Il senso antibarocco per la meraviglia

Non c’è di che meravigliarsi: l’amore per la concretezza e la diffidenza per ogni vacuità sono caratteristiche che noi bresciani coltiviamo da secoli. Anche attraverso il senso che diamo alle parole del nostro vocabolario.
Pensiamo, ad esempio, al sapore che ha per noi l’uso della parola «meraviglia». Quella stessa che il massimo poeta barocco Giambattista Marino cita per sentenziare che «è del poeta il fin la meraviglia».
Cioè che lo scopo del suo poetare è suscitare stupore e ammirazione attraverso ardite metafore ed eleganti manierismi. Nella parlata dei nostri nonni la parola «meraviglia» trova un corrispettivo in maraèa, ma è una traduzione che - infilata dentro la sensibilità bresciana così antibarocca - muta sensibilmente di senso. Il termine maraèa viene dal latino «mirabilia», cioè l’insieme di cose ammirabili, stupefacenti. Ma se il Marino ne parla a inizio ’600, già nel ’700 il vocabolario bresciano dei seminaristi traduce «fà le maravèe» con «mostrare allegrezza eccessiva con gesti». Insomma, uno stupore esagerato e formale. Chiarissimo qui l’implicito giudizio negativo.

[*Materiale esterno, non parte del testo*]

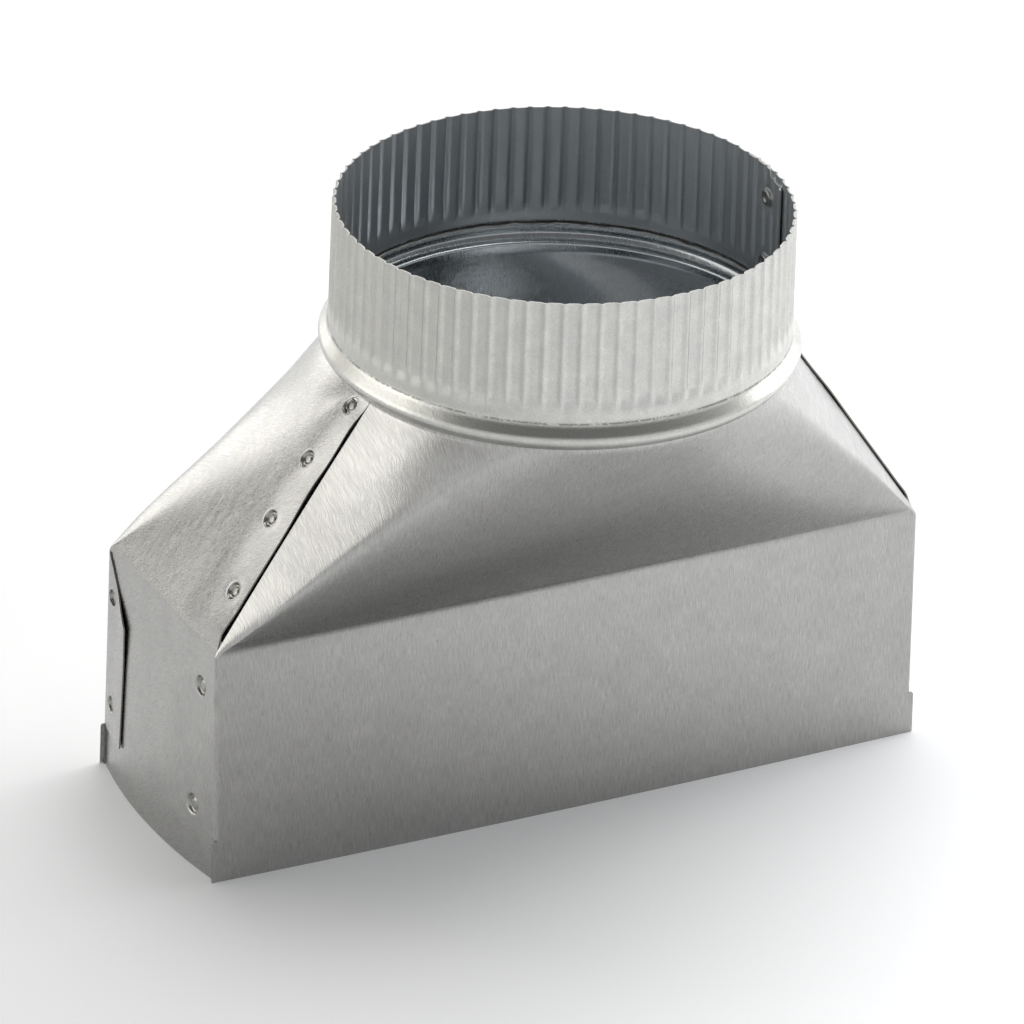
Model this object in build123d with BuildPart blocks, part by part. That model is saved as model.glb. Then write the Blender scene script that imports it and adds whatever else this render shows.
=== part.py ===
from build123d import *
import os
from math import cos, degrees, radians, sin

os.makedirs("parts", exist_ok=True)

# A galvanised duct transition boot: a flat rectangular mouth that opens
# downwards, four straight walls, a bent transition and a round crimped collar.
# +X runs along the mouth, -Y is the side the collar leans over, +Z is up, and
# the origin is the centre of the mouth's open plane. All sizes in millimetres.

# Sheet and laps
sheet = 0.5
lap_gap = 0.05
seam_gap = 0.5
fold_radius = 1.5

# Mouth and straight walls, outside sizes at the corners
mouth_length = 258.0
mouth_width = 89.5
shoulder_length = 258.0
shoulder_width = 84.5
wall_height = 83.0
end_bow = 4.5
side_bow = 1.5

# Round neck, which stands off centre towards -Y
neck_offset = 26.4
neck_radius = 75.0
neck_bottom = 161.0
neck_top = 171.8
seam_angle = 188.5
flat_half_angle = 4.0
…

Giudizio negativo che troviamo confermato anche in alcuni modi di dire popolari. Perché se «fa le maraèe» è il mostrare formale stupore, i bresciani sanno bene che «le maraèe le düra tré dé». Che proprio perché vacuo questo atteggiamento è destinato a vita breve: fra tre giorni sarà soppiantato da altra effimera indignazione.
Non solo: i bresciani ricordano anche che «le maraèe le sta a püs a l’ös», cioè che chi oggi mostra affettato scandalo per le vicende altrui ha già - giusto fuori dalla porta di casa - chi è pronto a ricambiare. Non c’è di che meravigliarsi.